On Edge is a series about stress in 2017.
It’s a dull, cold morning in mid-November when I arrive at Susun Weed’s house. The world around me feels desaturated, dutifully fading towards the most moribund point of the year. I’m here because I admire and slightly fear Susun, a renowned, forest-dwelling witch; like the thousands who have made this voyage before me, I hope she will be able to offer me some semblance of insight and inner peace.
I’ve been obsessed with Susun for several months now. I first found my way to her while I was researching motherwort, an herbaceous perennial plant believed to help with anxiety, which I was taking as a palliative cure for my sense of crushing existential dread. (“Freaked out? Upset? Take a dropperful of motherwort! Distressed about something that might happen? Or might have happened? Take motherwort!”Susun’s website urges brightly.)

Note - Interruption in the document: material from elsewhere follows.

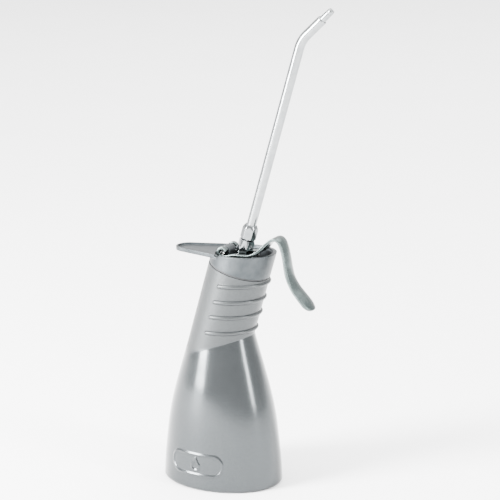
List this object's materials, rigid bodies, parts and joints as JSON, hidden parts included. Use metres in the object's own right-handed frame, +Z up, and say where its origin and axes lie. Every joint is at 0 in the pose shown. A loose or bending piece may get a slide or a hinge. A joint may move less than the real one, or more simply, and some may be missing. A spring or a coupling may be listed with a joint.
{
  "type": "hand pump oiler",
  "caption": "Hand pump oiler: oval container with a leaning ribbed neck, die-cast head with hand rest, squeeze lever, piston pump and long bent spout.",
  "frame": {"origin": "centre of the flat base, on the floor", "axes": "+Z up, +X to the squeeze lever, -X to the hand rest, symmetric about Y = 0"},
  "size_m": [0.0998, 0.055, 0.2688],
  "materials": {
    "container_shell": "silver metallic, satin to gloss",
    "ring_brass": "turned",
    "black_rubber": "matt",
    "head_casting": "satin grey die casting",
    "turned_brass": "turned",
    "barrel_steel": "drawn tube",
    "clear_tube": "natural polyethylene",
    "strainer_plastic": "moulded",
    "ball_steel": "polished",
    "pin_steel": "bright plated",
    "lever_steel": "zinc plated sheet, satin",
    "nut_plate": "bright plated",
    "spout_plate": "bright plated tube",
    "nozzle_plate": "bright plated",
    "rod_steel": "ground",
    "spring_steel": "drawn wire"
  },
  "bodies": {
    "container": {"container": "container_shell", "thread_ring": "ring_brass"},
    "head": {"pump_head": "head_casting", "head_gasket": "black_rubber", "rod_guide": "turned_brass", "rod_seal": "black_rubber", "barrel_washer": "black_rubber", "pump_barrel": "barrel_steel", "foot_valve": "turned_brass", "ball_cage": "turned_brass", "dip_tube": "clear_tube", "inlet_strainer": "strainer_plastic", "pivot_pin": "pin_steel", "return_spring": "spring_steel"},
    "suction_ball": {"suction_ball": "ball_steel"},
    "lever": {"lever": "lever_steel", "stop_rivet": "pin_steel"},
    "piston": {"valve_housing": "nut_plate", "trunnion_studs": "pin_steel", "union_nut": "nut_plate", "piston_rod": "rod_steel", "piston": "turned_brass", "piston_seal": "black_rubber", "piston_nut": "turned_brass", "spring_plug": "turned_brass", "discharge_spring": "spring_steel"},
    "discharge_ball": {"discharge_ball": "ball_steel"},
    "spout": {"spout_tube": "spout_plate", "spout_nozzle": "nozzle_plate", "spout_ferrule": "turned_brass"}
  },
  "joints": [
    {"name": "head_lift", "type": "slide", "parent": "container", "child": "head", "axis": [0.2719, 0, 0.9623], "range_m": [0, 0.125]},
    {"name": "lever_pivot", "type": "hinge", "parent": "head", "child": "lever", "pos_m": [0.0033, 0, 0.1334], "axis": [0, 1, 0], "range_deg": [0, 9.5]},
    {"name": "piston_slide", "type": "slide", "parent": "head", "child": "piston", "axis": [-0.2719, 0, -0.9623], "range_m": [0, 0.00155], "stiffness_N_per_m": 600, "springref_m": -0.006, "deforming": ["return_spring"]},
    {"name": "spout_swivel", "type": "hinge", "parent": "piston", "child": "spout", "pos_m": [0.0133, 0, 0.1334], "axis": [0.2719, 0, 0.9623], "range_deg": [-180, 180]},
    {"name": "suction_ball_lift", "type": "slide", "parent": "head", "child": "suction_ball", "axis": [0.2719, 0, 0.9623], "range_m": [0, 0.0015]},
    {"name": "discharge_ball_lift", "type": "slide", "parent": "piston", "child": "discharge_ball", "axis": [0.2719, 0, 0.9623], "range_m": [0, 0.0006], "stiffness_N_per_m": 15, "springref_m": -0.002, "deforming": ["discharge_spring"]}
  ],
  "couplings": [
    {"joint": "lever_pivot", "follows": "piston_slide", "rad_per_m": 106.61}
  ]
}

As 2017 wore on, and more and more grotesque horrors emerged from the slack maw of our present reality—a constant stream of existential threats orchestrated by the buffoons in power, endless accounts of abuse and harassment, most of which had circulated for years without consequence—I found myself seized with the urge to meet Susun in the flesh. I kept mentally returning to an image of her I once came across, in which she’s laughing beatifically in front of a waterfall, her thick gray hair crowned with an earth-tone bandana. I am usually skeptical of New Age-y stuff, and I fastidiously maintain a roster of unhealthy habits, but I felt inexplicably drawn to her nonetheless. What does one have to do, I wondered, to become that deeply and fundamentally chill?